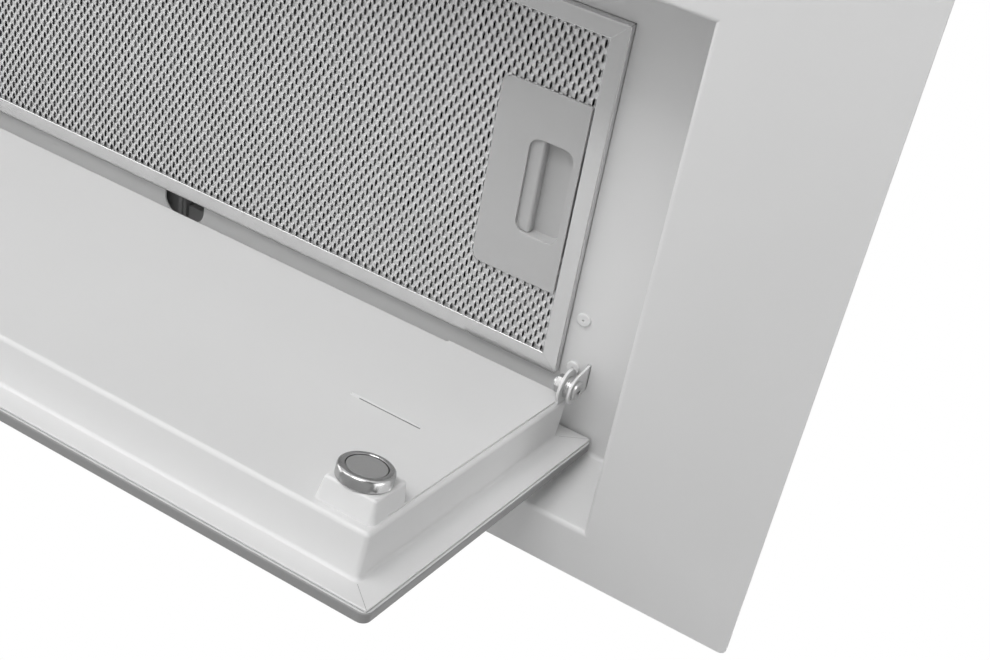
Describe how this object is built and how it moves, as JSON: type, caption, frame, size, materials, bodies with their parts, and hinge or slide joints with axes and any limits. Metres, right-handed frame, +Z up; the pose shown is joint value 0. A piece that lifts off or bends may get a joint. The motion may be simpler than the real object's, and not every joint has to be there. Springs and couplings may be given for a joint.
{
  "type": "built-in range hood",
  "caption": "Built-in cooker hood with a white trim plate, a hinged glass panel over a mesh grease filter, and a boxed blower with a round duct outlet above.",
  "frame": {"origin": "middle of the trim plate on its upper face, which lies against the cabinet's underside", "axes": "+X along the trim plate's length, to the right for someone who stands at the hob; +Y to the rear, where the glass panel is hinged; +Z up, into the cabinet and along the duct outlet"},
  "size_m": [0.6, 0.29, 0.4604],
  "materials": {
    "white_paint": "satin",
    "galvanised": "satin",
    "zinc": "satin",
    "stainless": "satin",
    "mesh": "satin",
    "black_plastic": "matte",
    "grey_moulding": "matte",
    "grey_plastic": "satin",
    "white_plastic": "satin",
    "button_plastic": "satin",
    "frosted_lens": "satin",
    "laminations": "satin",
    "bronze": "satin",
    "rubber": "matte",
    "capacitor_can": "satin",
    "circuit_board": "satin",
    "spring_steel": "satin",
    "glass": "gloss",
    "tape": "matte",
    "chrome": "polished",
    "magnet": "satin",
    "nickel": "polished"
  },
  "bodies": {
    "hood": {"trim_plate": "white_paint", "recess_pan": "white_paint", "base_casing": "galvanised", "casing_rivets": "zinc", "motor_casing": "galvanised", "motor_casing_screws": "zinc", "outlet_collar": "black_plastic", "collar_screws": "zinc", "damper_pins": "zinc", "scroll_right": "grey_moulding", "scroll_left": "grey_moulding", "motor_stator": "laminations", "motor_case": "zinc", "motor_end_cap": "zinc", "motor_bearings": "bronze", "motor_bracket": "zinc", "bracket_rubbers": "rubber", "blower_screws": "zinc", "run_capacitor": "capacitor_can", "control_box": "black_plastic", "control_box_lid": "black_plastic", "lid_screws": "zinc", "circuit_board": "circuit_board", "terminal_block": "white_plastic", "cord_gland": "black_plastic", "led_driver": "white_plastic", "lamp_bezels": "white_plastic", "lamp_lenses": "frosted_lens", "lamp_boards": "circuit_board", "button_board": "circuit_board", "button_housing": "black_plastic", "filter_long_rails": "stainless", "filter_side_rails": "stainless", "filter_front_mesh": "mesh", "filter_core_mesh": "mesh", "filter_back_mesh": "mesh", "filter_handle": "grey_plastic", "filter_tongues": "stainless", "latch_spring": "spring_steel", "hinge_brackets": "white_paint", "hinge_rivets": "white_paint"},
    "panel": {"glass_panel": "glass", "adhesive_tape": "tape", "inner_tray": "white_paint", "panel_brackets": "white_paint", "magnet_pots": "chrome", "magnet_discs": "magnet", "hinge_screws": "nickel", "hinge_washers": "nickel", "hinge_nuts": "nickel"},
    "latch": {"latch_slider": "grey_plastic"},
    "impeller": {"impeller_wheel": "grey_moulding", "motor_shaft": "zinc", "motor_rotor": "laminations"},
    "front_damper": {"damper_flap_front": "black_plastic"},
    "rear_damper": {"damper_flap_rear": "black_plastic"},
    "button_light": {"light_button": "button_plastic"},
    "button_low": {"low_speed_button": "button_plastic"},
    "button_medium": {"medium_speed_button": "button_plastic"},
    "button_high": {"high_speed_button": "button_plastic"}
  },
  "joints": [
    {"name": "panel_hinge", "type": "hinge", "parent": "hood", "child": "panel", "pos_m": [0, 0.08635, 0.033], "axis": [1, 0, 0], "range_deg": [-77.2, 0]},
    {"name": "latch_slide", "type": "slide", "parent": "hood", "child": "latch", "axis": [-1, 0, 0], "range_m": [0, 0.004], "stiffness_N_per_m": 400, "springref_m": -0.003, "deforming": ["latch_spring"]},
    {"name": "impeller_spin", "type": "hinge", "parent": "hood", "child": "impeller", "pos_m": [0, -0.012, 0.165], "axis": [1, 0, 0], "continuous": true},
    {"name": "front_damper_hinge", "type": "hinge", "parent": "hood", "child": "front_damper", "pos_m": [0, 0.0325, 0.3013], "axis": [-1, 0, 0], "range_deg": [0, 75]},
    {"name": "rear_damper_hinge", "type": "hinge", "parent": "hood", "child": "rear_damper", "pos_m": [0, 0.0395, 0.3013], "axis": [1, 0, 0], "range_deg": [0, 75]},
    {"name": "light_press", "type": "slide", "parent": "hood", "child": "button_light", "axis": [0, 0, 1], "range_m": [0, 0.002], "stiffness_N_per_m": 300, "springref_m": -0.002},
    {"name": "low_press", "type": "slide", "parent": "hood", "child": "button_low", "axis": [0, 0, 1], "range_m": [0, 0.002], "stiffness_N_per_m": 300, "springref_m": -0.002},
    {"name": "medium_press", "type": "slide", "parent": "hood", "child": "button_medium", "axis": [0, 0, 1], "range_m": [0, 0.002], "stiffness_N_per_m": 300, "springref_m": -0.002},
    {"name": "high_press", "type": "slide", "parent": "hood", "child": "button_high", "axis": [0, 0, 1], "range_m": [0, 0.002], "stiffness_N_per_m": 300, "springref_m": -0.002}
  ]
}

DIRECTIONS FOR THIS TASK :: Each line of the material should be duplicated exactly, please.

WRITTEN RESPONSE ::
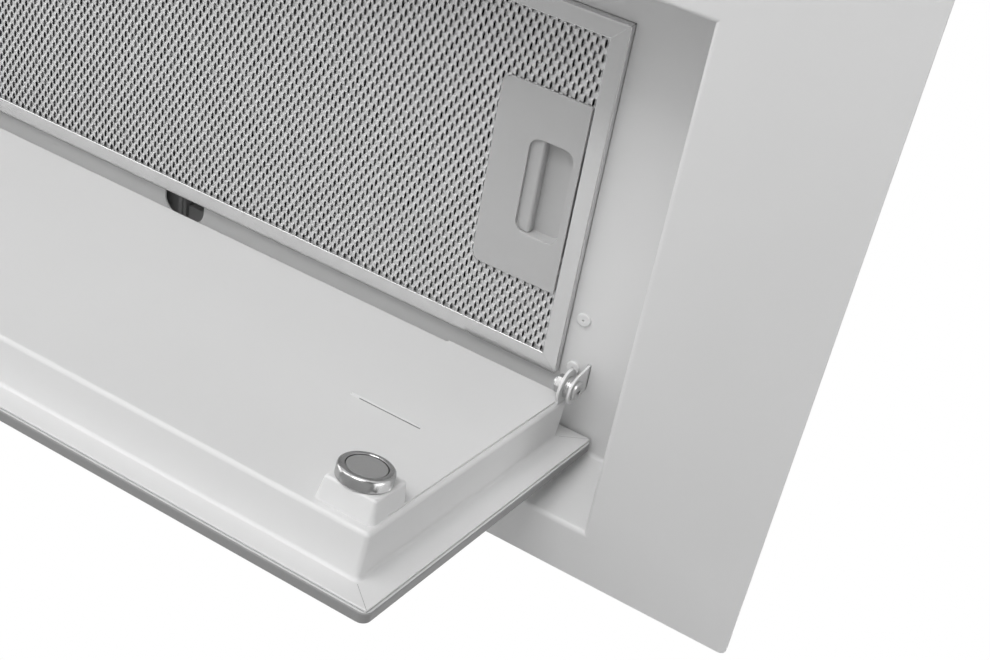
Describe how this object is built and how it moves, as JSON: type, caption, frame, size, materials, bodies with their parts, and hinge or slide joints with axes and any limits. Metres, right-handed frame, +Z up; the pose shown is joint value 0. A piece that lifts off or bends may get a joint. The motion may be simpler than the real object's, and not every joint has to be there. Springs and couplings may be given for a joint.
{
  "type": "built-in range hood",
  "caption": "Built-in cooker hood with a white trim plate, a hinged glass panel over a mesh grease filter, and a boxed blower with a round duct outlet above.",
  "frame": {"origin": "middle of the trim plate on its upper face, which lies against the cabinet's underside", "axes": "+X along the trim plate's length, to the right for someone who stands at the hob; +Y to the rear, where the glass panel is hinged; +Z up, into the cabinet and along the duct outlet"},
  "size_m": [0.6, 0.29, 0.4604],
  "materials": {
    "white_paint": "satin",
    "galvanised": "satin",
    "zinc": "satin",
    "stainless": "satin",
    "mesh": "satin",
    "black_plastic": "matte",
    "grey_moulding": "matte",
    "grey_plastic": "satin",
    "white_plastic": "satin",
    "button_plastic": "satin",
    "frosted_lens": "satin",
    "laminations": "satin",
    "bronze": "satin",
    "rubber": "matte",
    "capacitor_can": "satin",
    "circuit_board": "satin",
    "spring_steel": "satin",
    "glass": "gloss",
    "tape": "matte",
    "chrome": "polished",
    "magnet": "satin",
    "nickel": "polished"
  },
  "bodies": {
    "hood": {"trim_plate": "white_paint", "recess_pan": "white_paint", "base_casing": "galvanised", "casing_rivets": "zinc", "motor_casing": "galvanised", "motor_casing_screws": "zinc", "outlet_collar": "black_plastic", "collar_screws": "zinc", "damper_pins": "zinc", "scroll_right": "grey_moulding", "scroll_left": "grey_moulding", "motor_stator": "laminations", "motor_case": "zinc", "motor_end_cap": "zinc", "motor_bearings": "bronze", "motor_bracket": "zinc", "bracket_rubbers": "rubber", "blower_screws": "zinc", "run_capacitor": "capacitor_can", "control_box": "black_plastic", "control_box_lid": "black_plastic", "lid_screws": "zinc", "circuit_board": "circuit_board", "terminal_block": "white_plastic", "cord_gland": "black_plastic", "led_driver": "white_plastic", "lamp_bezels": "white_plastic", "lamp_lenses": "frosted_lens", "lamp_boards": "circuit_board", "button_board": "circuit_board", "button_housing": "black_plastic", "filter_long_rails": "stainless", "filter_side_rails": "stainless", "filter_front_mesh": "mesh", "filter_core_mesh": "mesh", "filter_back_mesh": "mesh", "filter_handle": "grey_plastic", "filter_tongues": "stainless", "latch_spring": "spring_steel", "hinge_brackets": "white_paint", "hinge_rivets": "white_paint"},
    "panel": {"glass_panel": "glass", "adhesive_tape": "tape", "inner_tray": "white_paint", "panel_brackets": "white_paint", "magnet_pots": "chrome", "magnet_discs": "magnet", "hinge_screws": "nickel", "hinge_washers": "nickel", "hinge_nuts": "nickel"},
    "latch": {"latch_slider": "grey_plastic"},
    "impeller": {"impeller_wheel": "grey_moulding", "motor_shaft": "zinc", "motor_rotor": "laminations"},
    "front_damper": {"damper_flap_front": "black_plastic"},
    "rear_damper": {"damper_flap_rear": "black_plastic"},
    "button_light": {"light_button": "button_plastic"},
    "button_low": {"low_speed_button": "button_plastic"},
    "button_medium": {"medium_speed_button": "button_plastic"},
    "button_high": {"high_speed_button": "button_plastic"}
  },
  "joints": [
    {"name": "panel_hinge", "type": "hinge", "parent": "hood", "child": "panel", "pos_m": [0, 0.08635, 0.033], "axis": [1, 0, 0], "range_deg": [-77.2, 0]},
    {"name": "latch_slide", "type": "slide", "parent": "hood", "child": "latch", "axis": [-1, 0, 0], "range_m": [0, 0.004], "stiffness_N_per_m": 400, "springref_m": -0.003, "deforming": ["latch_spring"]},
    {"name": "impeller_spin", "type": "hinge", "parent": "hood", "child": "impeller", "pos_m": [0, -0.012, 0.165], "axis": [1, 0, 0], "continuous": true},
    {"name": "front_damper_hinge", "type": "hinge", "parent": "hood", "child": "front_damper", "pos_m": [0, 0.0325, 0.3013], "axis": [-1, 0, 0], "range_deg": [0, 75]},
    {"name": "rear_damper_hinge", "type": "hinge", "parent": "hood", "child": "rear_damper", "pos_m": [0, 0.0395, 0.3013], "axis": [1, 0, 0], "range_deg": [0, 75]},
    {"name": "light_press", "type": "slide", "parent": "hood", "child": "button_light", "axis": [0, 0, 1], "range_m": [0, 0.002], "stiffness_N_per_m": 300, "springref_m": -0.002},
    {"name": "low_press", "type": "slide", "parent": "hood", "child": "button_low", "axis": [0, 0, 1], "range_m": [0, 0.002], "stiffness_N_per_m": 300, "springref_m": -0.002},
    {"name": "medium_press", "type": "slide", "parent": "hood", "child": "button_medium", "axis": [0, 0, 1], "range_m": [0, 0.002], "stiffness_N_per_m": 300, "springref_m": -0.002},
    {"name": "high_press", "type": "slide", "parent": "hood", "child": "button_high", "axis": [0, 0, 1], "range_m": [0, 0.002], "stiffness_N_per_m": 300, "springref_m": -0.002}
  ]
}